DAVID BROOKS: They've had resolutions coming up in the House. Put forward a resolution.

MARK SHIELDS: They put forward a resolution. It carried in the House last week. They'd like to put up a resolution in the Senate, as well.

But, I mean, the only policy the Republicans have is the president's policy. And it's increasingly winning less and less support, both in the country and in his own Republican caucus.


This is exactly correct. All this nonsense about how the Democrats have "too many plans" should be an indictment of the GOP who continue to blindly follow their ineffectual leader in spite of the fact that they know he is on the wrong track and has been repudiated by the citizenry. These people should think twice about looking down their noses at politicians who follow the will of the people and be a little bit more concerned about what their constituents will
think of their misguided loyalty to a failed president.

Brooks is very depressed these days and struggling to find some purchase on a partisan argument. But he's saddled with Junior and Cheney's magnificent failure and is beginning to sounds as incoherent as they do.

I recall that Democrats sounded very similar during the Johnson years, although there was a lot more boldness within the Democratic party that in the GOP today. But many Democrats id scramble to justify their president's policy and ended up suffering for it. Richard Nixon was certainly captive of Vietnam also but there has never been any question that it was Lyndon Johnson's war from the moment he escalated it.

Iraq is going to be even worse for the Republicans. This is Bush's war from the "moment of conception" and the longer the Republicans support him the more ownership they all take of it as well.
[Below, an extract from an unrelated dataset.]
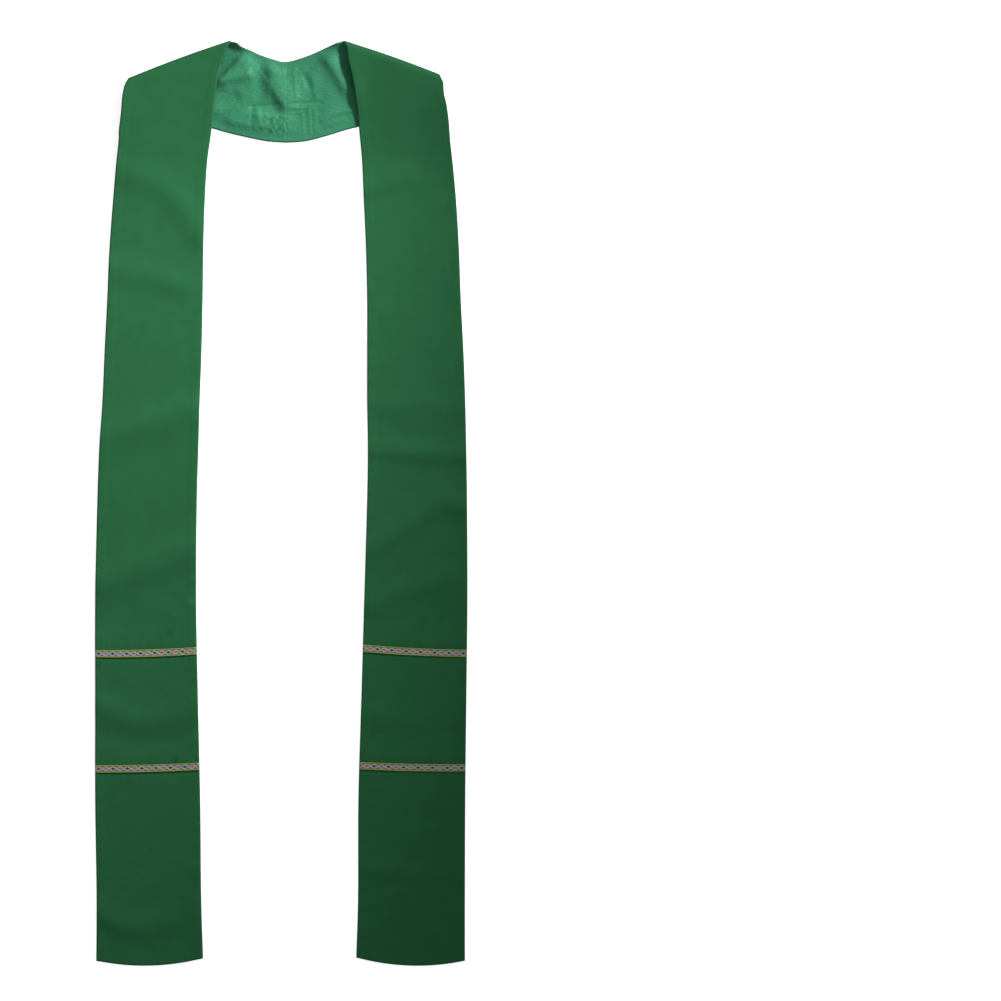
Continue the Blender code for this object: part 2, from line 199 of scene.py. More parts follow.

As has been true so often during this administration, if Bush had taken yes for an answer and adopted the Iraq Study group recommendations, he could have probably succeeded in forcing some of the Democrats to take some of that ownership. (You can't underestimate the siren call of the "centrist" solution to the DC establishment). Bush and Cheney's inflated pride got in the way and now the Party can't or won't shake off his rotting albatross of a war. And they're choking on it.